Kelebek Olmak İçin Bekleyen Tırtıllar
Kelebek tırtıl olduğu zamanları hatırlıyor mu? Kozasından çıktıktan sonra ömrünün kısa olacağını biliyor mu? Tırtıl kelebeklere bakıp imreniyor mu, büyümek isteyen çocuklar gibi? Kelebek tırtıla bakıp kozasından çıktığına pişman oluyor mu? Dahası kelebek büyümüş olmanın yükünü hissederek tırtıl anlarını özlüyor mu?
Belki de hiçbirini hatırlamıyor. Düşünmüyor bile. Kozadan çıkma anını hatırlamak kötü olurdu. Annem doğa bir şekilde o anları bize hatırlatmıyor dedi. Ben bebekliğimi hatırlamıyorum. Öyle bir dönüşüm yaşasaydım belki bu acı verici olabilirdi.
Değiştiğimi düşünüyorum. İyi anlamda olabilir. Kötü değişimler de olabilir. Hoşuma gitmeyen duygularım da oldu. Aslında bana zarar veren duygular bunlar. Ama her şekilde şimdiki halim daha kırılgan ve hassas olsa da çocuk Candan’a hatta ergen Candan’a kıyasla daha kendini bilen bir zihne ve hisseden bir bedene sahip oldum. Öfkelerim arttı, acılarım ve isteklerim. Tüm ağlama sebeplerim. Kendimi tanıdım ama bu değişim sonunda. Kimi isteklerime doydum, tüm o çocuksu isteklere. İş başvurularında abartılacak bir özgeçmiş yok elimde. Dolu görünecek bir eğitimim yok. Ne yaptın bu hayatta deseniz hiçbir şey. Sinirlenmekten, çözemeyeceğim sorunlara kafa yormaktan ve başka atmosferlerde nefes almaya çalışmaktan başka bir şey yapmadım. O yüzden blog açtığımda (hatta şimdi bile) “ben ne yazarım ki insanlar okur, anlatacak ne hayatım var?” dedim.
Ben bile beni bilmiyorum. 25 yaşındayım ve şimdiye tanımış olmam gerekirdi. Kendimi sorgulamam o kadar küçük yaşta başladı ki kendimi olduğu gibi aynada göremiyorum. Yapıştırdığım tüm etiketler, gelecek için aldığım notlar üzerinde aynanın. Kendime odaklanmaya yeni yeni başlıyorum. Sorunlar önemli değil, keyif almam önemli demeye yeni yeni başladım. Ben kendimi sorgularken, asosyal yaşantımda sadece kendime odaklandım zannederken, kendimi gördüğümü sanmıştım. Şimdi kafamın içine soktuğum tüm pis düşünceleri atmaya çalışıyorum.

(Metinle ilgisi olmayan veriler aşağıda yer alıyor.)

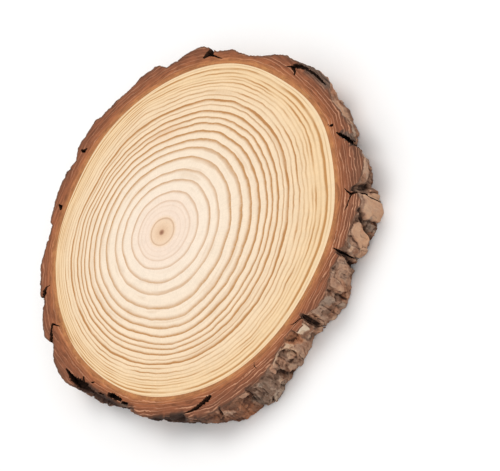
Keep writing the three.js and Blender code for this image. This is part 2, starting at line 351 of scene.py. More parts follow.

Olabilecek en iyi halimle kendime veda etmek istiyorum. Otobüste giderken izlediğim manzaradaki binaların, ağaçların, insanların keyfini çıkarıyorum. Terlemenin, terledikten sonra rahatlamanın ve suyun yüzümdeki ferah dokunuşlarının keyfini çıkarıyorum. Çabalamanın ve çoğu zaman sıkılmanın ama bir anlığına geleceği düşünmeyi bırakmanın keyfini çıkarıyorum. Annemle, babamla sorunsuz bir gün geçirmenin keyfini çıkarıyorum. Bazen çocuk bazen yaşlı gibi hissediyorum. Ve bunun arası yok sanki. İnsanlar bana bakıp sen nasıl 25 yaşındasın diyorlar. Bunu bazen küçük göründüğüm için bazen de yorgun göründüğüm için söylüyorlar. Yetişkin olamadan yaşlanmak istemiyorum. İyi ki intihar etmedim diyebilecek miyim? Bir başka güzel yaz yaşayacak mıyım? Sabah kalkmak için hevesim olacak mı? Bir başka kediyle tanışacak mıyım?
Karanlık beni rahatlatıyor ama aydınlık zorba sanki. Karanlıkta kendimi becerikli, güzel, akıllı, sağlıklı bulabiliyorum ama aydınlık kusurlarımı gösteriyor bana. Geleceğe dair gerçekçi hayaller kurmayı 17 yaşımda bıraktım. Şimdikilere hayal değil serap denir. Bilmeden gördüğüm seraplar, birden kaybolan gözümün önünden. Beni yoran rüyalar gibi. Karanlıkta kendini kandırmak daha kolay.
Kozadan çıkmayı başarabilecek miyim ve çıktıktan sonra ne kadar vaktim var bilmiyorum. Ama denemek istiyorum.